Items from a dataset |
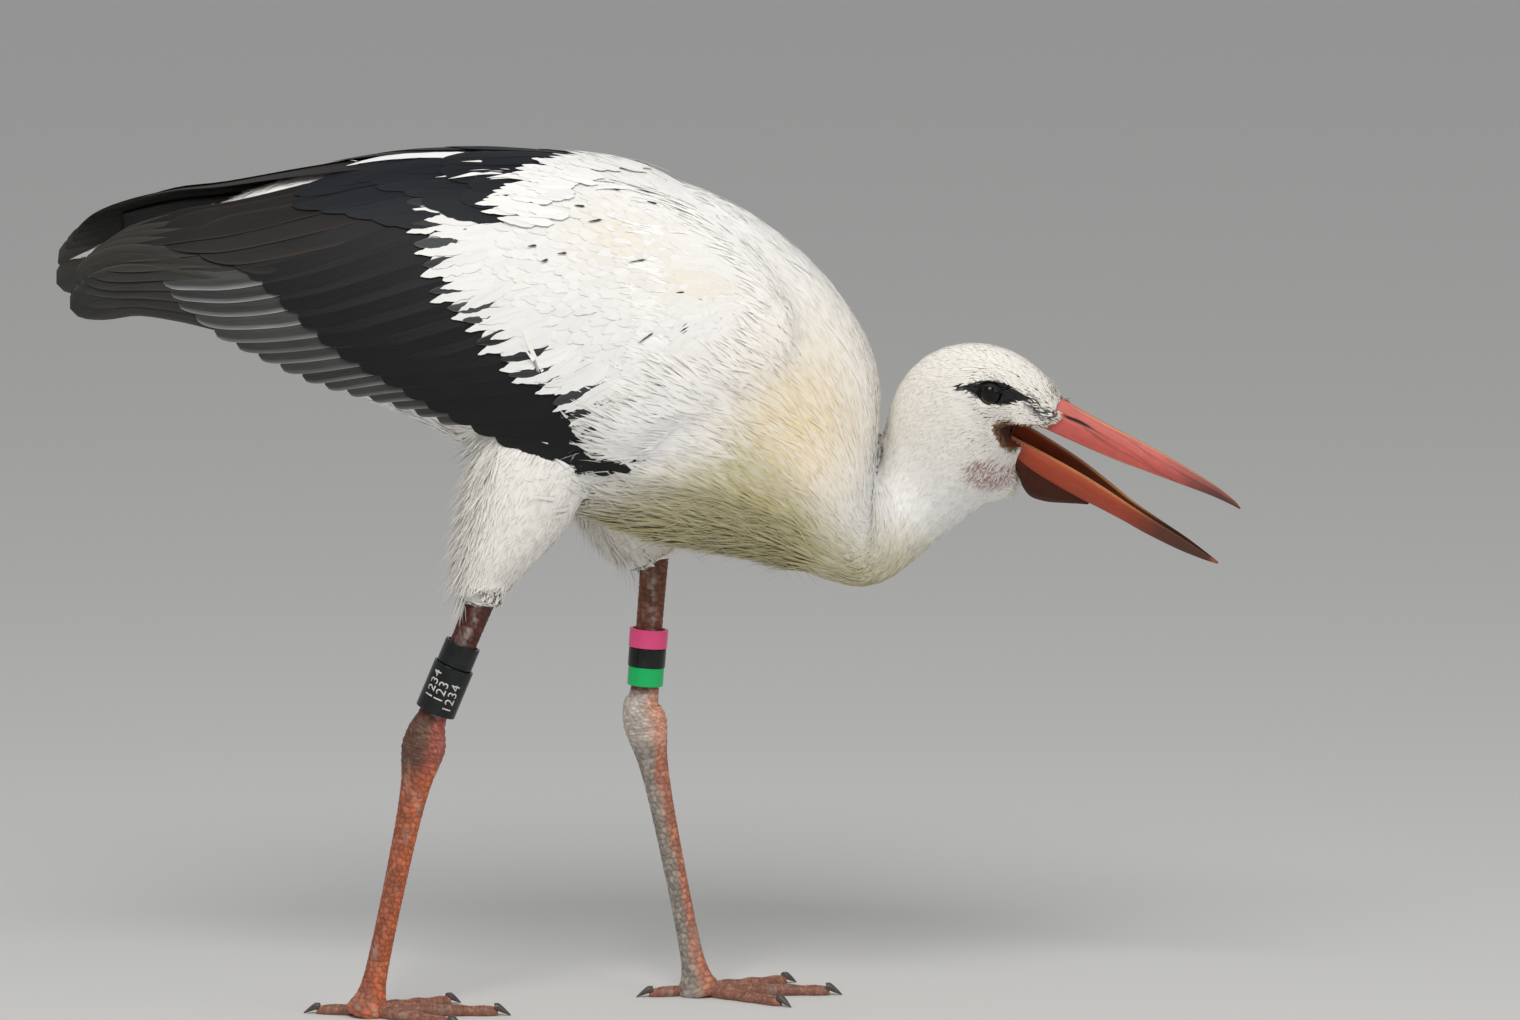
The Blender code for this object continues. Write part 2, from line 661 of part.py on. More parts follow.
# ---------------------------------------------------------------- assembly


def centre_on_floor(root):
    """Moves the bird so that the origin is under the middle of its box."""
    bpy.context.view_layer.update()
    graph = bpy.context.evaluated_depsgraph_get()
    corners = []
    for part in bpy.context.scene.objects:
        if part.type == "MESH" and not part.hide_render:
            shown = part.evaluated_get(graph)
            corners += [shown.matrix_world @ Vector(corner) for corner in shown.bound_box]
    corners = np.array(corners)
    middle = (corners.min(axis=0) + corners.max(axis=0)) / 2
    root.location = (-middle[0], -middle[1], 0)


def main():
    for existing in list(bpy.data.objects):
        bpy.data.objects.remove(existing)
    root = bpy.data.objects.new("stork", None)
    bpy.context.scene.collection.objects.link(root)
    trunk, trunk_grown = body()
    head()
    stern = tail()
    wing_spaces = {name: wing(name, side) for name, side in (("right", -1), ("left", 1))}
    cut(trunk, *wing_spaces.values())
    cut(stern, trunk_grown)
    for name, side in (("right", -1), ("left", 1)):
        leg(name, side, (trunk_grown, wing_spaces[name]))
    centre_on_floor(root)


main()
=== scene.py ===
import math

import bmesh
import bpy
import numpy as np
from mathutils import Matrix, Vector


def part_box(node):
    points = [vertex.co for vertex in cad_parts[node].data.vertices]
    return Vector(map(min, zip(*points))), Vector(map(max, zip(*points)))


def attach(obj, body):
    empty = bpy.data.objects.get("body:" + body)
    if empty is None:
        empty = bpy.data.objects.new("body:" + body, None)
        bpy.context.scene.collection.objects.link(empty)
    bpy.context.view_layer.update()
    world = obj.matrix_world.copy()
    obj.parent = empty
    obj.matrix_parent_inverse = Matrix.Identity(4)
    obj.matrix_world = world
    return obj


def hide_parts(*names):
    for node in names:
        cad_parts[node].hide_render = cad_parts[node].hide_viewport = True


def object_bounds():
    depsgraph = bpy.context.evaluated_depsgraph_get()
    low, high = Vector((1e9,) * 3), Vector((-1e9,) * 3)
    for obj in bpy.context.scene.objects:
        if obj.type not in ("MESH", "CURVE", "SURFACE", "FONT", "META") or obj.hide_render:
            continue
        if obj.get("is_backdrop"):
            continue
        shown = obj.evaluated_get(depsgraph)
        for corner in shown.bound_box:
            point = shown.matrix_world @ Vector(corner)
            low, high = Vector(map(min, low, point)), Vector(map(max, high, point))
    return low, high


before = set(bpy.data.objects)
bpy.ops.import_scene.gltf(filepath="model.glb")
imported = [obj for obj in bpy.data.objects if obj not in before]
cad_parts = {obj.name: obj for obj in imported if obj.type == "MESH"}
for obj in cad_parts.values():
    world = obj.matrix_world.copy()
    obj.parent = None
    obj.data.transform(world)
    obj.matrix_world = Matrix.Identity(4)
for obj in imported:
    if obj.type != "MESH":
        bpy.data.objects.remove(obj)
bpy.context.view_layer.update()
chance = np.random.default_rng(7)

# ---------------------------------------------------------------- flesh
# Trunk, neck, head, thighs and wing arms are one body under one skin. The skin is bare only
# round the eyes and at the gape; elsewhere it lies under the coat by the feathers' depth.

MM = 0.001
SHOULDER_X = 115.0  # mm, where the wings' front ends lie in this script's tables
BIRD_ZERO = np.array((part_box("wing_right_arm")[1].x - SHOULDER_X * MM, 0.0, 0.0))
FLESH = (
    "trunk", "neck_lower", "neck_upper", "head", "thigh_left", "thigh_right", "wing_left_arm",
    "wing_right_arm"
)
PART_LINE = 0.5 * MM  # each flesh solid is grown by this, to close the gaps between them
VOXEL = 2.5 * MM

# The body from tail to bill, in mm: back point (x, z), belly point (x, z), half width.
BODY_LINE = (
    (-320, 592, -312, 568, 12), (-285, 611, -272, 508, 36), (-235, 624, -228, 464, 60),
    (-179, 633, -172, 444, 78), (-105, 635, -105, 405, 89), (-31, 631, -38, 369, 92),
    (43, 611, 18, 350, 91), (80, 593, 48, 345, 89), (117, 565, 78, 340, 84),
    (146, 533, 104, 332, 77), (165, 503, 122, 326, 69), (174, 477, 134, 321, 61),
    (176, 454, 143, 318, 54), (173.5, 425, 152, 315.5, 47), (171, 402, 162, 315, 42),
    (170.5, 389, 174, 316, 38.5), (174, 394, 188, 321, 37), (177.5, 405, 203, 330.5, 37),
    (180, 420, 219, 343, 37.5), (183, 436, 238, 357, 37.5), (187, 454, 256, 370, 37),
    (192.5, 470, 264.5, 373.4, 36), (203, 484.5, 271, 377.3, 34.5), (217, 494.5, 275, 382, 33),
    (236, 500, 277, 389.5, 31.5), (255, 499.5, 278, 399, 30), (272, 494, 279, 408, 28),
    (287, 485, 282.5, 417, 24.5), (299, 473, 290, 424.5, 20), (307.5, 462.5, 299, 430, 15.5),
    (312, 456, 306, 434, 12.5),
)
NECK_ROW, HEAD_ROW = 10, 20  # where the neck and the head begin in that table
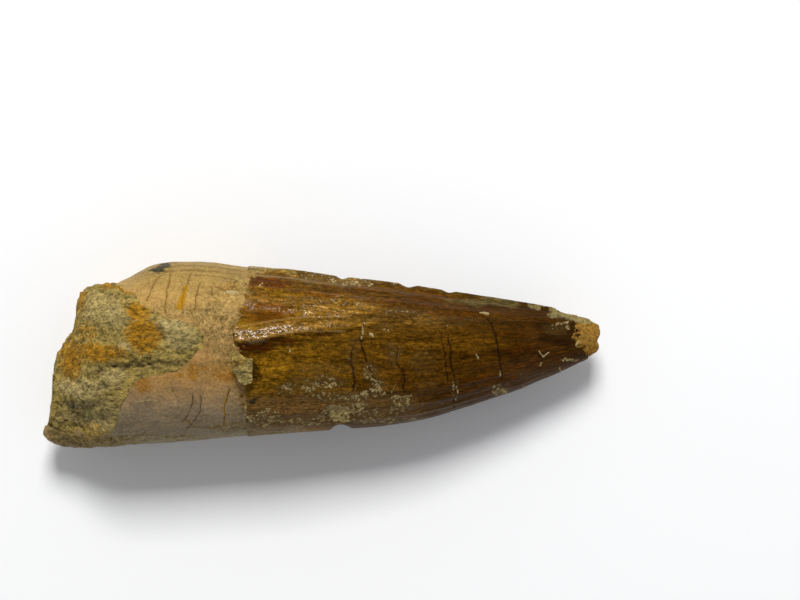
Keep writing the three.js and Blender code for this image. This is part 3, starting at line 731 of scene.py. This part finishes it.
def make_chip(node, name, roughness, ragged, pressed):
    """A small chip of sandstone from its solid: grainy, ragged by some millimetres, on the tooth."""
    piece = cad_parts[node].copy()
    piece.data = piece.data.copy()
    piece.name = name
    piece.parent = None
    bpy.context.scene.collection.objects.link(piece)
    remesh = piece.modifiers.new("Remesh", "REMESH")
    remesh.mode = "VOXEL"
    remesh.voxel_size = CHIP_VOXEL * MM
    depsgraph = bpy.context.evaluated_depsgraph_get()
    mesh = bpy.data.meshes.new_from_object(piece.evaluated_get(depsgraph))
    piece.modifiers.clear()
    piece.data = mesh
    mesh.name = name
    mesh.materials.clear()

    count = len(mesh.vertices)
    points, normals = np.empty(count * 3, np.float32), np.empty(count * 3, np.float32)
    mesh.vertices.foreach_get("co", points)
    mesh.vertices.foreach_get("normal", normals)
    points = points.reshape(-1, 3).astype(float) / MM
    grain, hollow_shade = stone_grain(points)
    proud = roughness * grain + ragged * lumps(points, 0.9, 3, seed=11)
    moved = points + normals.reshape(-1, 3) * proud[:, None]
    gap, offset = tooth_gap(points)
    press = pressed * (1 - smooth(gap, PRESSED_FROM, PRESSED_TO)) * (gap + 0.1)
    moved[:, 1:] -= offset / np.hypot(*offset.T)[:, None] * press[:, None]
    mesh.vertices.foreach_set("co", (moved * MM).astype(np.float32).ravel())
    mesh.polygons.foreach_set("use_smooth", [True] * len(mesh.polygons))
    mesh.update()
    store_stone(piece, points, hollow_shade)
    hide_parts(node)
    return piece


# ------------------------------------------------------------------ materials

FACTOR, NUMBER_A, NUMBER_B, MIX_A, MIX_B = 0, 2, 3, 6, 7  # inputs of a Mix node, for numbers and colours


def linear(hex_colour):
    """An sRGB hex colour as linear red, green, blue and alpha."""
    parts = [(hex_colour >> shift & 255) / 255 for shift in (16, 8, 0)]
    return (*(p / 12.92 if p <= 0.04045 else ((p + 0.055) / 1.055) ** 2.4 for p in parts), 1.0)


def add(tree, kind, inputs=(), stops=(), **settings):
    """Adds a node, sets its properties and its ramp, and gives its inputs values or links to nodes."""
    made = tree.nodes.new("ShaderNode" + kind)
    for name, value in settings.items():
        setattr(made, name, value)
    for i, (position, tint) in enumerate(stops):
        stop = made.color_ramp.elements[i] if i < 2 else made.color_ramp.elements.new(position)
        stop.position, stop.color = position, tint
    for key, value in dict(inputs).items():
        if isinstance(value, bpy.types.Node):
            value = next(output for output in value.outputs if output.enabled)
        if isinstance(value, bpy.types.NodeSocket):
            tree.links.new(value, made.inputs[key])
        else:
            made.inputs[key].default_value = value
    return made


def new_material(name):
    """A material with its Principled shader, and the place on the piece in millimetres."""
    material = bpy.data.materials.new(name)
    material.use_nodes = True
    tree = material.node_tree
    tree.nodes.clear()
    shader = add(tree, "BsdfPrincipled")
    add(tree, "OutputMaterial", {"Surface": shader})
    where = add(tree, "TexCoord").outputs["Object"]
    place = add(tree, "VectorMath", {0: where, "Scale": 1 / MM}, operation="SCALE")
    return material, tree, shader, place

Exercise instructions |
Solely the line containing "corners = np.array(corners)", the line containing "if obj.type not", and the lines between them are to be given again, exactly as written.

Task response |
    corners = np.array(corners)
    middle = (corners.min(axis=0) + corners.max(axis=0)) / 2
    root.location = (-middle[0], -middle[1], 0)


def main():
    for existing in list(bpy.data.objects):
        bpy.data.objects.remove(existing)
    root = bpy.data.objects.new("stork", None)
    bpy.context.scene.collection.objects.link(root)
    trunk, trunk_grown = body()
    head()
    stern = tail()
    wing_spaces = {name: wing(name, side) for name, side in (("right", -1), ("left", 1))}
    cut(trunk, *wing_spaces.values())
    cut(stern, trunk_grown)
    for name, side in (("right", -1), ("left", 1)):
        leg(name, side, (trunk_grown, wing_spaces[name]))
    centre_on_floor(root)


main()
=== scene.py ===
import math

import bmesh
import bpy
import numpy as np
from mathutils import Matrix, Vector


def part_box(node):
    points = [vertex.co for vertex in cad_parts[node].data.vertices]
    return Vector(map(min, zip(*points))), Vector(map(max, zip(*points)))


def attach(obj, body):
    empty = bpy.data.objects.get("body:" + body)
    if empty is None:
        empty = bpy.data.objects.new("body:" + body, None)
        bpy.context.scene.collection.objects.link(empty)
    bpy.context.view_layer.update()
    world = obj.matrix_world.copy()
    obj.parent = empty
    obj.matrix_parent_inverse = Matrix.Identity(4)
    obj.matrix_world = world
    return obj


def hide_parts(*names):
    for node in names:
        cad_parts[node].hide_render = cad_parts[node].hide_viewport = True


def object_bounds():
    depsgraph = bpy.context.evaluated_depsgraph_get()
    low, high = Vector((1e9,) * 3), Vector((-1e9,) * 3)
    for obj in bpy.context.scene.objects:
        if obj.type not in ("MESH", "CURVE", "SURFACE", "FONT", "META") or obj.hide_render:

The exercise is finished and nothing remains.